WTF? Are the Redskins secretly competing against Tonya Harding? Why do they keep getting their legs mangled?!
Dan Snyder is the owner so terrible that his own team will kill themselves to avoid playing for him.
That shouldn’t be so plausible.
Foster is injury prone, and it wasn’t a secret when they picked him off the waiver wire. Curses are generally unexpected.
Gisele Bündchen - Net Worth $400 million
Tom Brady - Net Worth $180 million
Neither is anything to sneeze at, and a few million dollars per year on a contract is pretty meaningless at that wealth.
It’s pretty rare for someone to get a season ending injury on the very first series in OTAs. And, that’s after the Skins had to take the publicity hit from picking up Foster. But, oh well, even with Foster, they’re still an 8-8 team.
They have a chance to sign Yoenis Cespedes.
Numbers that I will, in almost all likelihood, never be able to relate to.
Agreed. In my opinion MORE pro team sport athletes should be willing to “spread the wealth” a bit with regards to their team. The fact that so many of them instead greedily go after every single dollar that they can get is something else that I can’t really relate to.
There’s nothing greedy about being a professional wanting to be paid in a manner relative to others at your position. That’s what professionals do at all levels, including me. I’m not a pro football player but if I’m being underpaid at an IT position I look elsewhere.
On the other hand, I think that it might make better financial sense not to demand the biggest contract. I think it depends on the situation.
Let’s say you’re the starting QB for a team that is able to win consistently because you are willing to accept a lesser contract than someone else at your position and with your level of success. You do so because that allows your team to spend more on receivers for you to throw to, offensive linemen to protect you, running backs to hand off to, a defense to keep the other team from scoring, better special teams, etc. As your team gets more wins, you get more fame, and you can get better endorsement deals. The additional money you make from better endorsements could, in theory, net you more money than the contract would have.
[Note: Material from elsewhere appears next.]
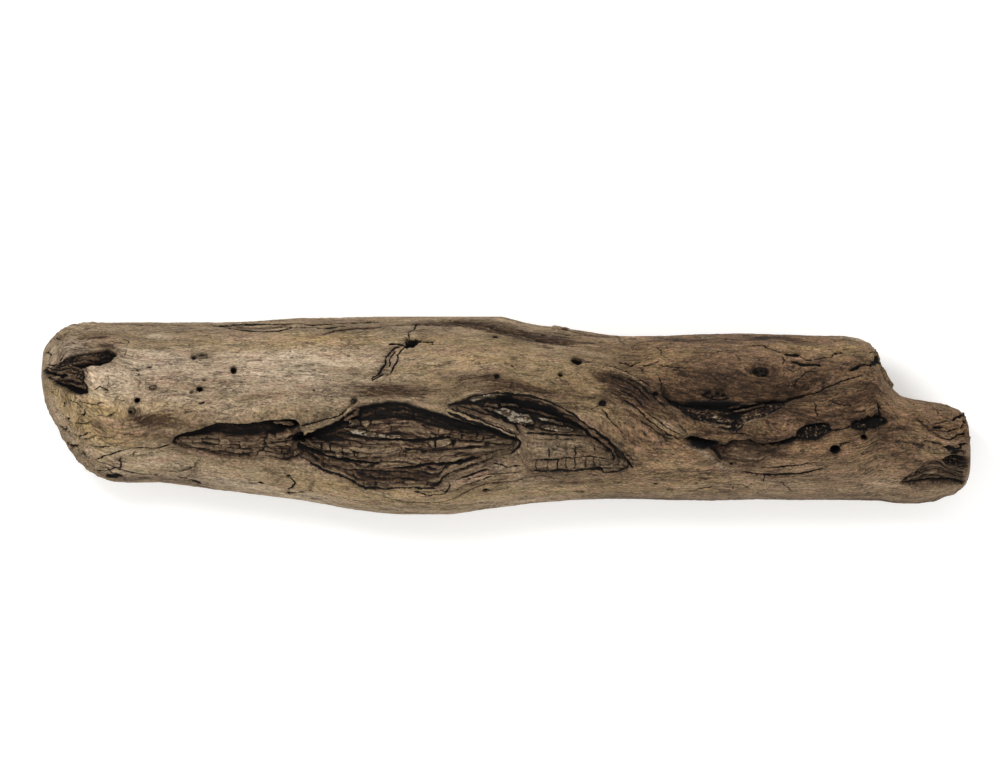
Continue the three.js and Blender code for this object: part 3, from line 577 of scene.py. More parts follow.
    (((-5, 8.4), (4, 8), (14, 5.4), (24, 2.2), (30, -1)), 3.6, 2.0, 1.0),
    (((24.5, -3), (35.5, -5.8), (43.5, -12.5), (49.5, -16.5), (54, -21.3), (54, -24.5)), 1.2, 2.2, 1.0),
    (((9, -9.2), (16, -10), (26, -10.8), (36, -11.2), (43, -12.2)), 1.4, 1.2, 0.75),
    (((14, -12.4), (26, -13), (39, -13.4)), 0.6, 0.6, 0.5), (((12, -16.6), (25, -16.2), (40, -17)), 0.5, 0.5, 0.4),
    (((-17, 8.8), (-9, 10.6), (2, 10.9), (13, 9.8), (22.2, 7), (30.8, 2.4), (37.1, -2.2), (45.1, -8.5), (50.9, -12.6),
      (56.6, -18.3), (62.4, -24.6)), 0.9, 1.2, 1.0), (((-12, 3.4), (-5, 0.6), (2, -2.4)), 0.8, 1.2, 0.9),
    (((12, -23.2), (22, -23), (33.5, -22), (42.5, -21.6), (51.5, -23.3), (54, -24.5)), 0.7, 1.1, 0.9),
    (((9, -25.4), (11.8, -28), (19.5, -28.2), (33.5, -28.2), (42.5, -27.2), (47.5, -27.4), (49.5, -29), (56.5, -28.4),
      (62.5, -26)), 0.8, 1.3, 1.0),
    (((-7.5, -23), (-2.5, -24.5), (1, -26.5), (8.5, -24.8)), 0.8, 1.1, 0.8),
    (((21.8, -17.5), (21.8, -22)), 0.5, 0.9, 0.8), (((34, -15.6), (34.8, -21.5)), 0.5, 0.9, 0.8),
    (((44, -16), (45, -19.5)), 0.5, 0.8, 0.6), (((15.5, -23.2), (15.3, -27.8)), 0.6, 0.8, 0.65),
    (((20.5, -23.2), (20.6, -27.8)), 0.6, 0.7, 0.55), (((26, -22.8), (25.8, -27.8)), 0.6, 0.8, 0.65),
    (((30, -22.4), (30.3, -27.8)), 0.6, 0.7, 0.6), (((34.5, -22), (34.6, -27.8)), 0.6, 0.8, 0.65),
    (((40, -21.8), (40, -27.2)), 0.6, 0.7, 0.55), (((44.4, -21.8), (44.2, -26.8)), 0.6, 0.8, 0.6),
    (((60, -20.5), (64.2, -23.2)), 0.7, 0.9, 0.8), (((60.8, -25), (63.6, -26.4)), 1.4, 2.0, 1.0),
    (((-30, 4.4), (-18, -0.6), (-6, -5.4), (4, -9.6), (6.5, -12)), 0.8, 1.2, 0.8),
    # below the scar
    (((-108.3, -30.8), (-105.5, -34.5), (-108.5, -37.8)), 1.0, 1.2, 1.0),
    (((-108.7, -39.4), (-100.5, -39)), 1.8, 1.2, 0.9), (((-123.8, -33.6), (-120.6, -35)), 1.8, 1.4, 1.0),
    (((-96, -32.6), (-97.4, -35.6), (-97.6, -39.6)), 2.6, 0.9, 0.4),
    # middle right
    (((55.8, 39), (57.5, 36.8), (60, 35)), 0.5, 0.6, 0.7),
    (((63, 32), (62.5, 33.5), (64.3, 34.8), (70.5, 35.2), (71, 34.5), (64.5, 33.5)), 0.5, 0.6, 0.7),
    (((73.5, 34), (76.5, 32.5), (78, 28.8), (80.5, 27)), 0.5, 0.6, 0.7),
    (((55.5, 26.5), (60, 26), (62, 24.9), (64.5, 26), (68, 26)), 1.1, 1.8, 1.0),
    (((67.5, 24.3), (72.5, 24.7), (77, 26)), 0.6, 0.7, 0.8), (((76.5, 24), (84.5, 23.5), (93, 23)), 0.8, 0.7, 0.6),
    (((47, 23), (53.5, 22.5), (60, 20.9), (67, 17.5), (72.5, 14.5)), 0.9, 1.0, 0.7),
    (((44.5, 17.5), (55.5, 16.3), (64.5, 11.5), (71.5, 5)), 6.0, 2.2, 0.3),
    (((50, 19.4), (58, 18), (66, 13), (73, 6)), 0.9, 1.0, 0.8),
    (((52, 15.6), (60, 13), (68, 7.5)), 0.9, 1.0, 0.8), (((56, 12.4), (64, 8.4), (70, 3)), 0.9, 1.0, 0.7),
    (((44, 14), (52, 12.6), (60, 9)), 0.8, 0.8, 0.5), (((60, 18.6), (67, 14.6), (74, 8.4), (80, 3.4)), 0.9, 1.0, 0.8),
    (((70, 1.6), (78, -4.4), (88, -9.6)), 0.8, 0.9, 0.7), (((66, -1.6), (74, -7.6), (84, -12.4)), 0.8, 0.8, 0.6),
    (((76.5, 19.5), (77.5, 16), (77, 11.5)), 0.6, 0.8, 0.9),
    (((55, 8.5), (62, 5.5), (64.5, 3.5), (72, -3), (80, -8.8), (87, -12)), 0.8, 1.3, 0.75),
    (((48, 5), (41.5, 3)), 0.5, 0.5, 0.6), (((46.5, 4), (52, -2), (55.8, -6.5), (59.3, -10.5)), 0.5, 0.7, 0.7),
    # far right top
    (((138.2, 29.6), (142, 29.8), (146.8, 29.3)), 3.4, 3.2, 1.0),
    (((137.7, 28.2), (138.6, 26.4), (138.2, 24.6)), 0.6, 0.8, 0.8),
    (((142, 26), (147.1, 24.6), (152, 24.2), (158, 24)), 1.6, 2.4, 1.0),
    (((128.3, 34.5), (133, 32), (137.7, 30)), 0.6, 0.8, 0.8),
    (((153.3, 26.4), (157.8, 27.5), (162.3, 28), (163.6, 29.6), (165, 30.6)), 0.9, 1.6, 1.0),
    (((164, 30.2), (166.3, 30.7), (168.6, 30.5)), 3.4, 2.8, 1.0),
    (((168, 30.6), (175, 31), (182, 30.6), (186, 29.6)), 0.7, 0.8, 0.7),
    (((153.3, 26.4), (149, 26.6), (146.6, 28.4)), 0.6, 0.8, 0.7),
    (((134, 36.5), (141, 36)), 0.9, 0.6, 0.6), (((106, 36.5), (111, 38.3)), 0.5, 0.6, 0.7),
    (((94, 34), (95.5, 31)), 0.5, 0.5, 0.6), (((89.5, 30.5), (104.5, 29.8), (101.5, 28.2)), 0.8, 0.6, 0.5),
    (((104.5, 30.5), (111.5, 31.5)), 0.5, 0.6, 0.6),
    (((116.5, 32.2), (121.5, 34.2), (128, 34.7), (134, 32.2), (138.5, 29.8)), 0.5, 0.6, 0.6),
    (((114, 29.5), (116.5, 26.5), (117.5, 24.5)), 0.5, 0.5, 0.5), (((167.8, 32.2), (175, 32.8)), 0.5, 0.5, 0.6),
    (((170.5, 21.4), (174, 23), (178, 24.5), (182, 24.5), (187, 24)), 2.0, 3.0, 1.0),
    (((155.6, 21.5), (149.3, 21.1), (148.4, 19.3), (144.9, 17.5), (144, 14)), 0.7, 0.8, 0.8),
    (((139.9, 8.6), (147.1, 9.8), (152, 11), (157.4, 12.8)), 1.5, 2.2, 1.0),
    (((157, 12.8), (164.1, 15.7), (172.5, 18.2), (178, 19.6)), 0.8, 1.0, 0.8),
    (((127, -16), (131.5, -15.2), (138.2, -14), (142.6, -12.7), (146.4, -10.9)), 2.6, 3.4, 1.0),
    (((84, 10.2), (97, 9.2), (110, 9), (135, 11), (150, 12.4)), 8.0, 1.6, 0.12),
    (((97, 11.6), (101.2, 9.7), (106.1, 8.6), (110.3, 9), (112.4, 10)), 1.0, 1.2, 0.8),
    (((98, 12.6), (104, 13.6), (110, 12.4)), 0.8, 1.0, 0.6), (((101, 11.8), (105, 10.6), (109, 11)), 0.8, 0.8, 0.6),
    (((126.6, -26.3), (136, -26.3), (147.5, -24), (156.5, -23.1)), 0.8, 1.0, 0.8),
    (((166, -14.6), (169, -13.5), (171.6, -13.7)), 1.0, 1.0, 0.7),
    (((178.3, -10), (179.4, -6.4)), 0.6, 0.8, 0.7), (((161, 7.6), (166, 5.4), (174, 4.2)), 0.6, 0.8, 0.6),
    (((112, -9.6), (118, -9), (127, -12)), 0.7, 0.9, 0.6), (((190, 16), (197, 9), (206, 4)), 1.2, 1.0, 0.5),
    (((153.5, 7), (154.5, 3), (155.5, -1)), 0.5, 0.7, 0.7),
    (((162.5, -7.5), (167.5, -7), (172.5, -5.5)), 0.9, 1.6, 1.0),
    (((171.5, 1.5), (180, 2)), 0.9, 0.6, 0.6), (((186.5, 4), (186.5, -0.5)), 1.4, 1.3, 0.7),
    (((118.5, -4.5), (116.8, -6.5), (114.5, -9)), 0.8, 1.0, 0.8),
    (((117, -28.6), (127.5, -29.8), (143, -29.5), (159.5, -26.5)), 1.3, 1.2, 0.9),
    (((134, -26), (152, -23.5), (159.5, -23.5)), 0.7, 0.7, 0.6), (((166, -15.5), (171, -13.5)), 0.9, 0.6, 0.6),
    (((177, -19.5), (185, -18.5)), 1.8, 0.6, 0.4),
    # right end
    (((214, -7.4), (220, -8.4), (227, -7.4), (231.5, -7.8)), 1.0, 2.0, 0.7),
    (((216, -11.4), (222, -12.6), (231, -11.6)), 0.9, 1.8, 0.7),
    (((218, -15.2), (225, -16.4), (231.5, -15.6)), 1.1, 2.2, 0.8),
    (((212, -18.6), (221, -19.4), (230, -18.2)), 0.8, 1.2, 0.7),
    (((204, 0.6), (208, -3.6), (213.4, -8.6), (219, -12.4)), 2.4, 0.8, 0.2),
    (((201, 5.2), (206, 4), (213, 1), (219, -2)), 0.8, 0.8, 0.6),
    (((199, 8.4), (206, 7.4), (215, 9)), 0.6, 0.7, 0.6), (((208, -12), (214, -14), (219, -14.2)), 0.7, 1.0, 0.7),
    (((221, 9), (224.5, 5), (229.6, 3)), 0.7, 1.0, 0.7), (((193, -11.6), (203, -14), (213, -16.4)), 0.8, 0.8, 0.5),
    (((190, -6), (199, -6.6), (208, -9)), 0.7, 0.7, 0.5), (((200, -28), (212, -31.6), (230, -30.8)), 0.9, 1.3, 0.8),
    (((223, -3), (230.5, -2.5)), 1.6, 2.4, 1.0), (((213, -4.5), (222.5, -3.2)), 0.8, 1.2, 0.9),
    (((213, 4.5), (216.8, 0.5), (223, -3)), 0.6, 0.8, 0.8),
    (((197, -35), (208, -34.6), (217.5, -34.1), (228.5, -33)), 1.4, 2.0, 1.0),
    (((204, -32.6), (216, -30.4), (229, -28.6)), 0.8, 1.2, 0.8),
    (((208, -28.6), (218, -27.6), (230, -25.6)), 0.7, 1.0, 0.7),
    # lower right
    (((128.5, -30), (128.5, -33.8)), 0.5, 0.6, 0.7), (((110.5, -35), (118, -35), (123, -37.5)), 0.5, 0.6, 0.7),
    (((113, -35.5), (114, -37.5)), 0.5, 0.5, 0.6), (((89.5, -38), (100.5, -36.5), (106, -35.5)), 0.5, 0.6, 0.6),
    (((137, -33), (139.5, -35), (143.5, -38.5)), 0.5, 0.5, 0.6),
)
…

Of course the problem with that theory is that I don’t know if there’s an objective way to quantify it. How could you really know how much more money you’re making now compared to if you weren’t winning as much? How do you know for certain that tossing money at players is going to guarantee more wins? (The NFL is full of expensive busts after all.) It’s risky; you’re trading real money for theoretical money.
Anyway, I don’t blame any NFL player for trying to get as much out a contract as possible, especially given that the average career in the NFL is less than 4 years. A smart and responsible person gets as much as he can in that tight window, especially since you have no idea when you might get hurt, get cut, miss a step, etc. Criticizing a person for that is childish.
That’s true at the top level of any profession - but at some point, with far fewer figures than Brady gets, it isn’t about lifestyle or security, but just about keeping score, in a private sport where the “competitors” get bragging rights over each other based on salary, for whatever value they put on bragging rights. The money just loses all other meaning at that level.
Brady is an exception - his psychotically-intense competitiveness focuses on winning more than money, and his example helps set the tone for the entire clubhouse. Compare him to, say, Peyton Manning, who always went for the money at contract time and whose contracts limited the Colts’ ability to surround him with enough talent to win with any consistency. But he made more money than Brady, give him that.
That. {and I don’t appreciate - in the least - being referred to as “childish” for criticizing players for that. I prefer to think of it as having different priorities than simply wanting the most money of anybody around. Which I think is a good thing}
It’s more complicated than that though. If players take less, it relieves pressure on the owners and the collective bargaining agreement to pay more salary overall. While in the short term you may be “spreading the wealth” to your teammates. In the long term you’re allowing the owners to keep a larger slice of the pie. It’s not the players causing the inequity, it’s the system.
I was under the impression that under the current CBA, NFL teams were required to pay a certain percentage (95%?) of the salary cap to players. The “owners slice” is therefore pretty set and if one player takes a smaller percentage of the cap, NFL team owners still have to make up the difference to other players. Not that I dont think there is likely a ton of wiggle room, but my vague recollection is that yes, less money spent on one player means more money to other players from the pool owners are required to pay.
Plus, the salary cap is pretty well set by the league’s TV contracts. There is very little room for the owners or the players to negotiate it.
It’s 89% per team, 95% league wide averaged over a 4 year span.
I was speaking more broadly, to the “in any profession” qualifier, where the CBA is different and where there may be a soft cap or no cap and sometimes no floor. But even in the NFL, that margin is not insignificant. The Patriots have had around $5M in unspent money each of the last 5 years, $11M in 2016.
In a thread about the NFL, quoting a post discussing the NFL, you weren’t speaking about the NFL. Got it.
Somebody piss in your cornflakes?
…at this time of year, at this time of day, in this part of the country, located entirely in your kitchen?
He Hate Me, of XFL fame, is missing.
ProFootballTalk: Former Panthers RB Rod Smart missing, police ask for help
You can sleep easy, he was found safe.